As well as operating two Post Offices, Mark Harrison, Postmaster for Goole and Moorends in Yorkshire, East of England Region, has certainly shown his mettle. Mark also owns Moorends Plant centre so he faced challenging times trying to sell plants during lockdown when no one could visit his plant nursery but he rose to the challenge.
Both Goole and Moorends branches have remained open during lockdown and Mark had to make rapid adjustments to ensure that staff and customers were safe at his branches by creating perspex screens. Then when additional screens arrived they were used between the run of counters to form individual working areas for staff and serving areas for customers.

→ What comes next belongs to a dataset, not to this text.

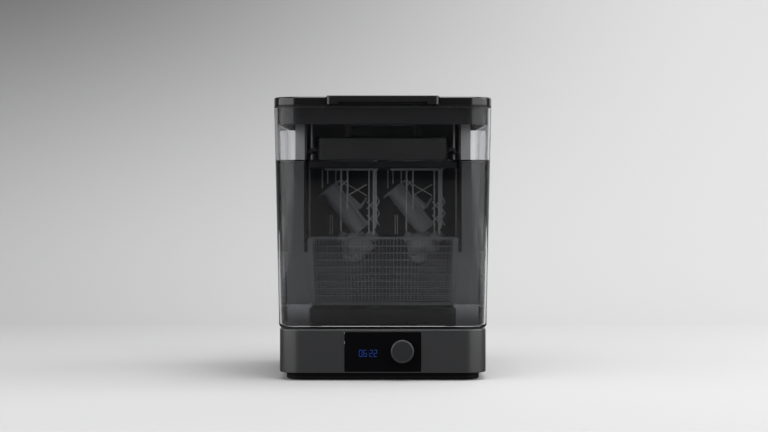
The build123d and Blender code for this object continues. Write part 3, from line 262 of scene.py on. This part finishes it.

Mark said: “We have been even busier than Christmas with parcels. People have wanted to stay in touch with family and friends and to send parcels and letters. As people have more time on their hands they have had time for a clear out and they have been selling on lots of on-line selling sites. With many people being furloughed or laid off, some people were selling items as they needed to find ways to generate income. Plus there were the small businesses who already operated on line.”
With lockdown occurring at the start of the key selling season for plants at their nursery alongside Moorends Post Office, they started a plant delivery service for plants and compost. They have already sold more than 20,000 of their 28,000 plants that they grow and because demand is so high they have had to buy in more young plants to grow on. They have also sold more than double the amount of compost since lockdown than they would in a whole year as people have more time to do gardening.
Mark said: “We managed to keep our communities supplied with plants, compost and toilet rolls during lockdown. We normally do public hanging baskets for the town of Thorne but we have run out of our plants as demand has been so high. This has been a crazy couple of months but we have got through it.”